Advances in multi-crane scheduling: Extended non-interference modeling and temporal-constraint-based valid inequalities

This study investigates the multi-crane scheduling problem (MCSP), motivated by operational challenges at a steelmaking plant in South Korea. In this problem, multiple cranes operate on tracks and perform tasks involving the transportation of materials between production machines. A key challenge in the MCSP is avoiding interference between cranes that share tracks. While an existing closed-form non-interference model is available, it applies only to scenarios where cranes remain stationary while executing tasks-such as quay cranes in container terminals.

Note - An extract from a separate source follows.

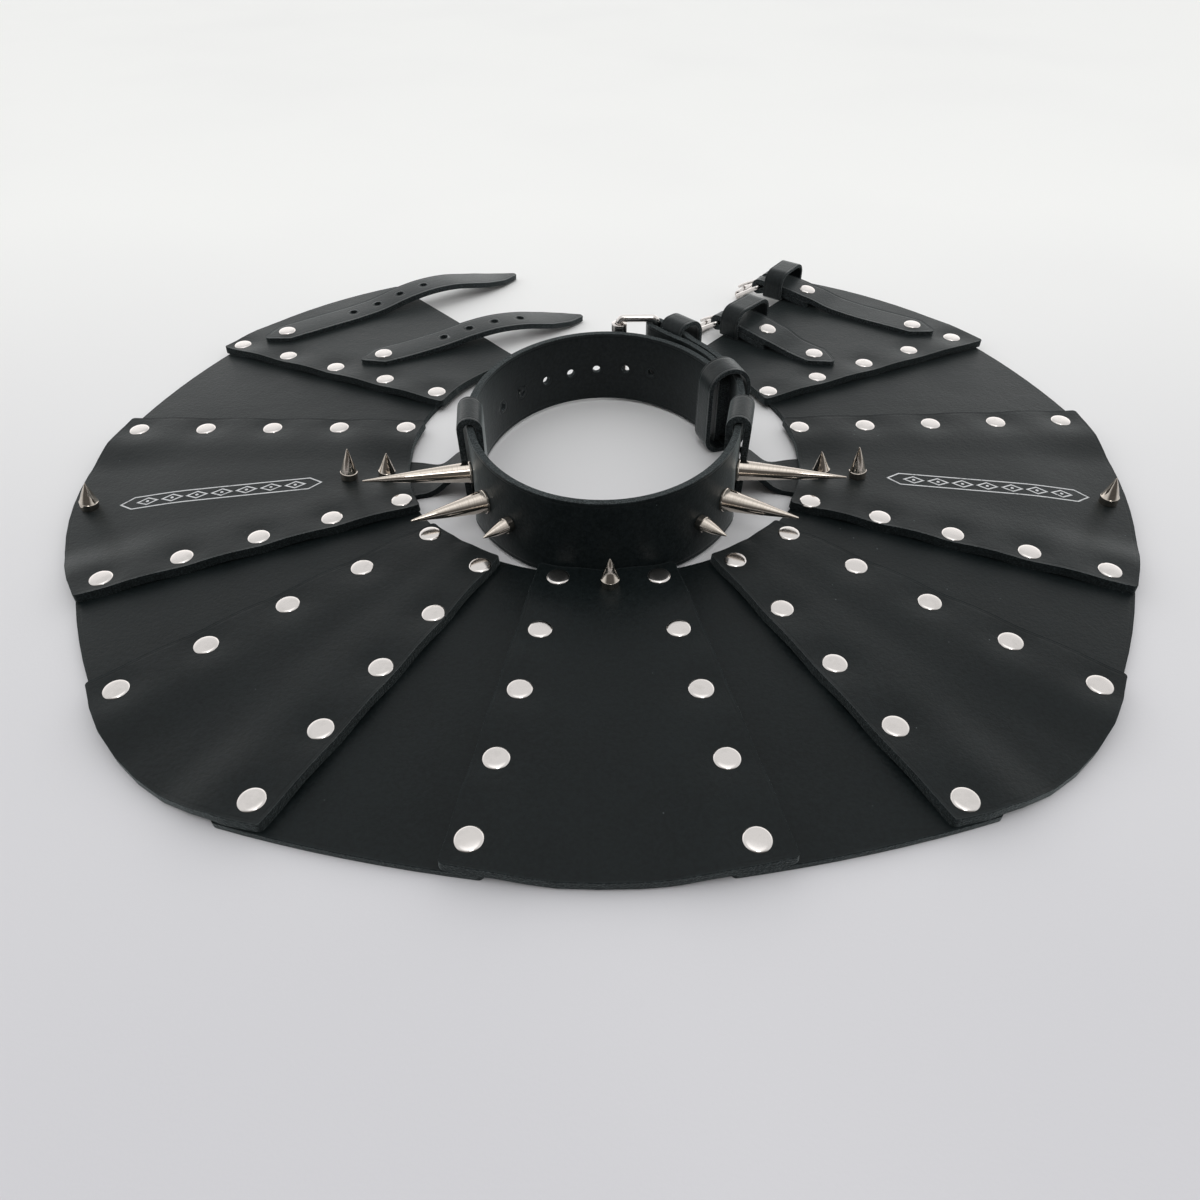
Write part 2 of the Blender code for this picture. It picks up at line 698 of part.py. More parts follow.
def build_collar_spikes():
    a = COLLAR_A + 0.5 * LEATHER
    b = COLLAR_B + 0.5 * LEATHER
    for name, y, radius, length, height, rise in COLLAR_SPIKES:
        angle = math.degrees(math.asin((y - COLLAR_Y) / b))
        lean = max(collar_lean(angle), collar_lean(angle - math.degrees(radius / a)))
        slope = math.atan(lean / (COLLAR_Z[1] - COLLAR_Z[0]))
        off = lean * (COLLAR_Z[1] - height) / (COLLAR_Z[1] - COLLAR_Z[0])
        off += GAP + 0.15 + radius * abs(math.sin(math.radians(rise) - slope))
        point = collar_point(angle, off, a, b)
        outward = collar_normal(angle, a, b)
        foot = 1.0 if length > 20.0 else 3.0
        for side, word in ((1.0, "right"), (-1.0, "left")):
            direction = Vector((side * outward.x, outward.y, math.tan(math.radians(rise))))
            matrix = place((side * point.x, point.y, height), (0, 0, 1), direction)
            whole = name + "_" + word
            turned(whole, cone_profile(radius, length, foot), 16, GORGET, finish_nickel(whole), matrix)


def rectangle_path(low, high, reach, corner):
    """A rounded rectangle from the bar at 0 to the reach, as (along, across) points."""
    return rounded([(0.0, low), (reach, low), (reach, high), (0.0, high)], (corner,) * 4, steps=4)


def build_collar_buckle():
    bar = keeper_point(FOLD_ALONG, FOLD_ACROSS)
    matrix = place((bar.x, bar.y, 0.0), (-1, 0, 0), (0, 0, 1))
    path = [(along, 0.0, height) for along, height in rectangle_path(*BUCKLE_Z, BUCKLE_REACH, BUCKLE_CORNER)]
    wire("collar_buckle_frame", path, BUCKLE_WIRE, True, GORGET, finish_nickel("collar_buckle_frame"), matrix)
    inner, outer = BUCKLE_ROLLER
    low, high = BUCKLE_ROLLER_Z
    profile = ((outer, high), (outer, low), (inner, low), (inner, high))
    turned("collar_buckle_roller", profile, 16, GORGET, finish_nickel("collar_buckle_roller"),
           place((bar.x - BUCKLE_REACH, bar.y, 0.0), (1, 0, 0), (0, 0, 1)), closed=True)
    ring = BUCKLE_WIRE + GAP + BUCKLE_PRONG_WIRE + 0.1
    lift = BUCKLE_ROLLER[1] + BUCKLE_PRONG_WIRE + 0.15
    path = ring_and_shank(ring, lift, BUCKLE_REACH)
    path = [(along, -up, BUCKLE_PRONG_Z) for along, up in path]
    wire("collar_buckle_prong", path, BUCKLE_PRONG_WIRE, False, GORGET, finish_nickel("collar_buckle_prong"),
         matrix, sides=1)


def ring_and_shank(ring, lift, reach):
    """A prong's centre line: a loop round the bar, then a shank lying over the roller."""
    path = []
    for step in range(10):
        angle = math.radians(-30.0 * step)
        path.append((ring * math.cos(angle), ring * math.sin(angle)))
    path.append((0.3 * reach, ring + 0.25 * (lift - ring)))
    path.append((reach, lift))
    path.append((reach + 3.5, lift - 0.3))
    return path


def elevation(name, line, half_thickness, half_width, matrix):
    """A strap seen from the side: a centre line (along, z) given a thickness and a width."""
    points = [Vector(point) for point in line]
    left = []
    right = []
    for index, point in enumerate(points):
        before = points[max(0, index - 1)]
        after = points[min(len(points) - 1, index + 1)]
        heading = (after - before).normalized()
        normal = Vector((-heading.y, heading.x)) * half_thickness
        left.append(tuple(point + normal))
        right.append(tuple(point - normal))
    outline = left + right[::-1]
    return sheet(name, [outline], -half_width, half_width, CUTTERS, None, matrix)


def elevation_matrix(origin, heading_degrees):
    """X along the strap, Y up, Z across it."""
    along = heading_vector(heading_degrees)
    up = Vector((0.0, 0.0, 1.0))
    made = Matrix((along, up, along.cross(up))).transposed().to_4x4()
    made.translation = Vector((origin[0], origin[1] + MANTLE_Y, 0.0)) * MM
    return made


def plan_matrix(origin, heading_degrees):
    return place((origin[0], origin[1] + MANTLE_Y, 0.0), heading_vector(heading_degrees), (0, 0, 1))


def circle(x, y, radius, sides=12):
    return [(x + radius * math.cos(2.0 * math.pi * step / sides),
             y + radius * math.sin(2.0 * math.pi * step / sides)) for step in range(sides)]


def build_tongues():
    for name, origin, heading, taper, tip, holes, line in TONGUES:
        half = TONGUE_HALF
        edge = [(-STRAP_POINT, 0.0), (-2.0, -half), (taper, -half), (taper + 0.55 * (tip - taper), -0.72 * half),
                (tip, -0.18 * half), (tip, 0.18 * half), (taper + 0.55 * (tip - taper), 0.72 * half),
                (taper, half), (-2.0, half)]
        outline = rounded(edge, (3.0, 3.0, 10.0, 12.0, 1.5, 1.5, 12.0, 10.0, 3.0), steps=3)
        plan = [outline] + [circle(hole, 0.0, TONGUE_HOLE) for hole in holes]
        strap = sheet(name, plan, 0.05, 30.0, GORGET, finish_leather(name), plan_matrix(origin, heading))
        smooth = [tuple(point) for point in smooth_path([Vector(point) for point in line], 9.0)]
        side = elevation(name + "_side", smooth, 0.5 * LEATHER, 20.0, elevation_matrix(origin, heading))
        combine(strap, side, "INTERSECT")
        spot = (origin[0], origin[1] + MANTLE_Y, line[0][1] + 0.5 * LEATHER)
        combine(strap, caps(name + "_cap", [spot]), "UNION")


def build_buckle_straps():
    for word, rivet, heading, length, flare, *keeper_sizes in BUCKLE_STRAPS:
        along = heading_vector(heading)
        bar = (rivet[0] + along.x * length, rivet[1] + along.y * length)
        name = "buckle_strap_" + word
        half = STRAP_HALF
        start = -length
        wide = half + flare
        near = [(start - 2.0, -half), (-44.0, -half), (-32.0, -wide), (-12.0, -wide), (-3.0, -half), (8.0, -half)]
        edge = [(start - STRAP_POINT, 0.0), *near, *((u, -w) for u, w in reversed(near))]
        turns = (3.0, 20.0, 20.0, 12.0, 12.0, 0.0) if flare else (3.0, 0.0, 0.0, 0.0, 0.0, 0.0)
        plan = [rounded(edge, (3.0, *turns, *reversed(turns)))]
        strap = sheet(name, plan, 0.05, 30.0, GORGET, finish_leather(name), plan_matrix(bar, heading))
        rest = STRAP_LOWER[-1][1]
        lead = [Vector((start - 20.0, rest)), Vector((start + 6.0, rest))]
        if length > 80.0:
            lead += [Vector((-60.0, rest)), Vector((-48.0, rest + 0.9))]
        else:
            lead += [Vector((-50.0, rest + 0.5))]
        upper = smooth_path(lead + [Vector(point) for point in STRAP_UPPER], 8.0)
        fold = []
        for step in range(1, 9):
            angle = math.radians(90.0 - 20.0 * step)
            fold.append(Vector((STRAP_FOLD_RADIUS * math.cos(angle),
                                STRAP_FOLD_Z + STRAP_FOLD_RADIUS * math.sin(angle))))
        line = upper + fold + [Vector(point) for point in STRAP_LOWER]
        side = elevation(name + "_side", [tuple(point) for point in line], 0.5 * LEATHER, 20.0,
                         elevation_matrix(bar, heading))
        combine(strap, side, "INTERSECT")
        slot = plan_matrix(bar, heading)
        slot.translation.z = STRAP_FOLD_Z * MM
        combine(strap, block(name + "_slot", (10.6, STRAP_SLOT, 14.0), slot), "DIFFERENCE")
        second = (bar[0] + along.x * SECOND_RIVET, bar[1] + along.y * SECOND_RIVET + MANTLE_Y)
        spots = [(rivet[0], rivet[1] + MANTLE_Y, rest + 0.5 * LEATHER),
                 (second[0], second[1], 12.1 + 0.5 * LEATHER)]
        combine(strap, caps(name + "_caps", spots), "UNION")
        build_closure(word, bar, heading, *keeper_sizes)


def build_closure(word, bar, heading, keeper_half, keeper_shift, keeper_top):
    along = heading_vector(heading)
    centre = (bar[0], bar[1] + MANTLE_Y, STRAP_FOLD_Z)
    name = "strap_keeper_" + word
    low = STRAP_KEEPER_Z
    outer = loop_outline(keeper_half, low, keeper_top, STRAP_KEEPER_CORNER, 2.0)
    inner = loop_outline(keeper_half - STRAP_KEEPER_WALL, low + 1.8, keeper_top - STRAP_KEEPER_WALL,
                         STRAP_KEEPER_CORNER - STRAP_KEEPER_WALL, 0.3)
    far_side = heading_vector(heading - 90.0) * keeper_shift
    point = Vector((centre[0] + far_side.x, centre[1] + far_side.y))
    first, last = STRAP_KEEPER_U
    matrix = loop_matrix(point, heading)
    sense = 1.0 if Vector(matrix.col[2][:3]).dot(along) > 0.0 else -1.0
    reach = sorted((sense * first, sense * last))
    sheet(name, [outer, inner], reach[0], reach[1], GORGET, finish_leather(name), matrix)
    down = Vector((0.0, 0.0, -1.0))
    reach_axis = along * math.cos(CLOSURE_TILT) + down * math.sin(CLOSURE_TILT)
    up = along * math.sin(CLOSURE_TILT) - down * math.cos(CLOSURE_TILT)
    matrix = place(centre, reach_axis, up)
    path = [(u, w, 0.0)
            for u, w in rectangle_path(-CLOSURE_HALF, CLOSURE_HALF, CLOSURE_REACH, CLOSURE_CORNER)]
    name = "strap_buckle_" + word
    wire(name, path, CLOSURE_WIRE, True, GORGET, finish_nickel(name), matrix, sides=2)
    name = "strap_roller_" + word
    inner_radius, outer_radius = CLOSURE_ROLLER
    half = CLOSURE_ROLLER_HALF
    profile = ((outer_radius, half), (outer_radius, -half), (inner_radius, -half), (inner_radius, half))
    spot = Vector(centre) + reach_axis * CLOSURE_REACH
    turned(name, profile, 16, GORGET, finish_nickel(name), place(spot, reach_axis, up.cross(reach_axis)),
           closed=True)
    name = "strap_prong_" + word
    lift = outer_radius + CLOSURE_PRONG_WIRE + 0.15
    path = [(u, 0.0, h) for u, h in ring_and_shank(CLOSURE_PRONG_RING, lift, CLOSURE_REACH)]
    wire(name, path, CLOSURE_PRONG_WIRE, False, GORGET, finish_nickel(name), matrix, sides=1)


build_mantle()
build_studs()
build_collar_band()
build_collar_keepers()
build_links()
build_collar_spikes()
build_collar_buckle()
build_tongues()
build_buckle_straps()
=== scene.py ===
"""Looks of the leather gorget: riveted plates, collar, spikes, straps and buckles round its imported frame."""

from __future__ import annotations

import logging
import math
from dataclasses import dataclass, field
from enum import Enum
from typing import Callable, NamedTuple, Optional, Sequence, Union

import bmesh
import bpy
import numpy as np
from mathutils import Matrix, Vector

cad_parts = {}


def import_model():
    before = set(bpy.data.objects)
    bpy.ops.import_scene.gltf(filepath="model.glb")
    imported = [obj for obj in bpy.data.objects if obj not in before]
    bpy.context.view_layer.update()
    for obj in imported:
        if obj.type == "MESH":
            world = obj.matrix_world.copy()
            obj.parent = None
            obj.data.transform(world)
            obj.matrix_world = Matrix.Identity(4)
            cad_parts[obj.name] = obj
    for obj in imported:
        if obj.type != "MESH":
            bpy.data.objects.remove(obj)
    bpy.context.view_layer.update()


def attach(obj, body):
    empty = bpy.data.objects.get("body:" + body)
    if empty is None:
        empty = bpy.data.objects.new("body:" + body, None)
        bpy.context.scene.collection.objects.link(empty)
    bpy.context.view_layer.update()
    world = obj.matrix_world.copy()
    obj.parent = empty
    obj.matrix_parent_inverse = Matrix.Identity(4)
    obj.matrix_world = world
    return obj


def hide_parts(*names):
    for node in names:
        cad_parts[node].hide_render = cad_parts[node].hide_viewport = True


LOG = logging.getLogger("gorget")

MM = 0.001
Point = tuple[float, float]
Colour = tuple[float, float, float]
Setting = Union[str, float, bool, int]
Sockets = dict[Union[int, str], object]

# The mantle's centre is a little behind the middle of the whole piece.
MANTLE_Y = 18.6
# Between a prong and the roller that it lies over, in millimetres.
PRONG_CLEARANCE = 0.15
ROOT = "gorget"


class Side(Enum):
    """The wearer's side as the gorget lies, seen from the front plate."""

    RIGHT = 1.0
    LEFT = -1.0

    @property
    def word(self) -> str:
        """The side's name in piece names."""
        return self.name.lower()


class Slot(Enum):
    """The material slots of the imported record."""

    LEATHER = "leather"
    NICKEL = "nickel"


# ---------------------------------------------------------------------- materials


class Value:
    """A shader socket whose arithmetic adds Math nodes."""

    def __init__(self, graph: "Graph", socket: bpy.types.NodeSocket) -> None:
        """Wraps one output socket of a graph."""
        self.graph = graph
        self.socket = socket

    def _join(self, operation: str, first: "Operand", second: "Operand") -> "Value":
        """A Math node on two operands."""
        return self.graph.node("ShaderNodeMath", {"operation": operation}, {0: first, 1: second})

    def __add__(self, other: "Operand") -> "Value":
        """self + other."""
        return self._join("ADD", self, other)

    __radd__ = __add__

    def __sub__(self, other: "Operand") -> "Value":
        """self - other."""
        return self._join("SUBTRACT", self, other)

    def __rsub__(self, other: "Operand") -> "Value":
        """other - self."""
        return self._join("SUBTRACT", other, self)

    def __mul__(self, other: "Operand") -> "Value":
        """self * other."""
        return self._join("MULTIPLY", self, other)

    __rmul__ = __mul__

    def __truediv__(self, other: "Operand") -> "Value":
        """self / other."""
        return self._join("DIVIDE", self, other)

    def __rtruediv__(self, other: "Operand") -> "Value":
        """other / self."""
        return self._join("DIVIDE", other, self)

    def __neg__(self) -> "Value":
        """-self."""
        return self._join("SUBTRACT", 0.0, self)

    def __abs__(self) -> "Value":
        """The size of self."""
        return self.graph.node("ShaderNodeMath", {"operation": "ABSOLUTE"}, {0: self})

    def clamped(self) -> "Value":
        """self held between 0 and 1."""
        return self.graph.node("ShaderNodeMath", {"operation": "ADD", "use_clamp": True}, {0: self, 1: 0.0})


Operand = Union[Value, float]


class Noise(NamedTuple):
    """A noise's scale per metre, its detail and its roughness."""

    scale: float
    detail: float = 2.0
    roughness: float = 0.5


class Ramp(NamedTuple):
    """Where a share starts to rise, and how fast."""

    start: float
    gain: float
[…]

This research significantly extends that model to accommodate tasks in which cranes transport materials across multiple locations on tracks, enabling more efficient modeling and analysis for broader variants of the MCSP. In addition, we address temporal constraints (TCs), including both time windows for task start times and generalized precedence relations among tasks, which arise from pre-scheduled production plans. To solve the MCSP with TCs, we propose a novel mixed-integer linear programming (MILP) formulation that minimizes the total flow time of tasks, based on the extended non-interference model. We further enhance the MILP by incorporating valid inequalities derived from network analysis on TCs. The effectiveness of our methods is validated through comparisons with existing MILPs using real-world data from the investigated plant.